Date of Award

Fall 2011

Project Type

Dissertation

Program or Major

History

Degree Name

Doctor of Philosophy

First Advisor

W Jeffrey Bolster

Abstract

This dissertation examines environmental change on and around Narragansett Bay from first European settlement in 1636 to the dissolution of the Blackstone Canal Company in 1849. It uses one of the largest estuaries on the East Coast and one situated at the heart of early English settlement in New England as a means to write estuaries into Atlantic history. Examining the ecological and epistemological complexities that arose at the nexus of land and sea, where improvable space and the push of "progress" met an eternal or "profound" ocean, this study reframes estuaries as watery borderlands that people used but never fully subdued. In this sense, this work challenges an older historiographical tradition of "progress," while it advances environmental historiography by examining not terrestrial or oceanic environments but the soggy spaces in between.

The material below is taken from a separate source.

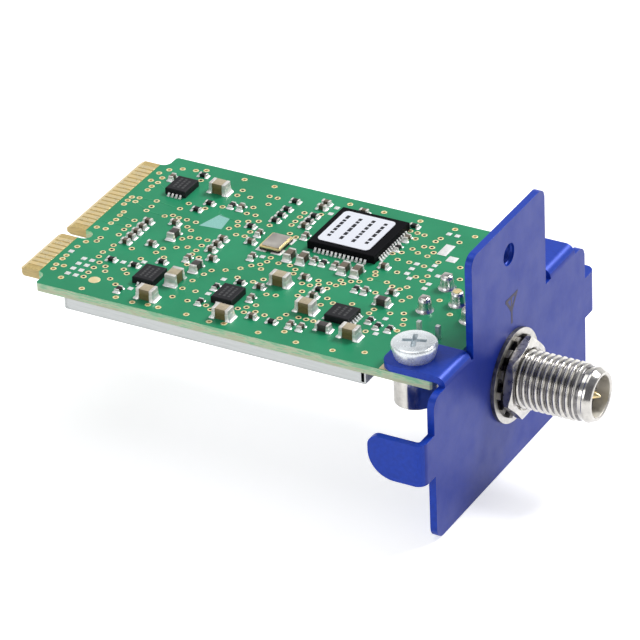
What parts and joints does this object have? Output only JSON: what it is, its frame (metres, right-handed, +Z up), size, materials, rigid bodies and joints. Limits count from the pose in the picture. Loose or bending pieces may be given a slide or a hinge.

A closer look at the boundary between land and sea, this study shows, provides new insights into the ways Early Modern people envisioned the boundary between humans and nature. By rewriting the history of an estuary from the ground up, so to speak, this work explores the ways people shaped a watery world and how it shaped them in return. It argues that at the confluence of sweetwater and seawater, in the mixing, muddy margins of an estuary, there developed a whole host of political, legal, and cultural ambiguities that shaped patterns of settlement, trade, resource use, and ultimately the Bay itself But much more than the passive recipient of human action, the Bay became a cultural manifestation of the people who lived along its shores, and in consequence it was shaped and reshaped to meet the changing demands of human desire.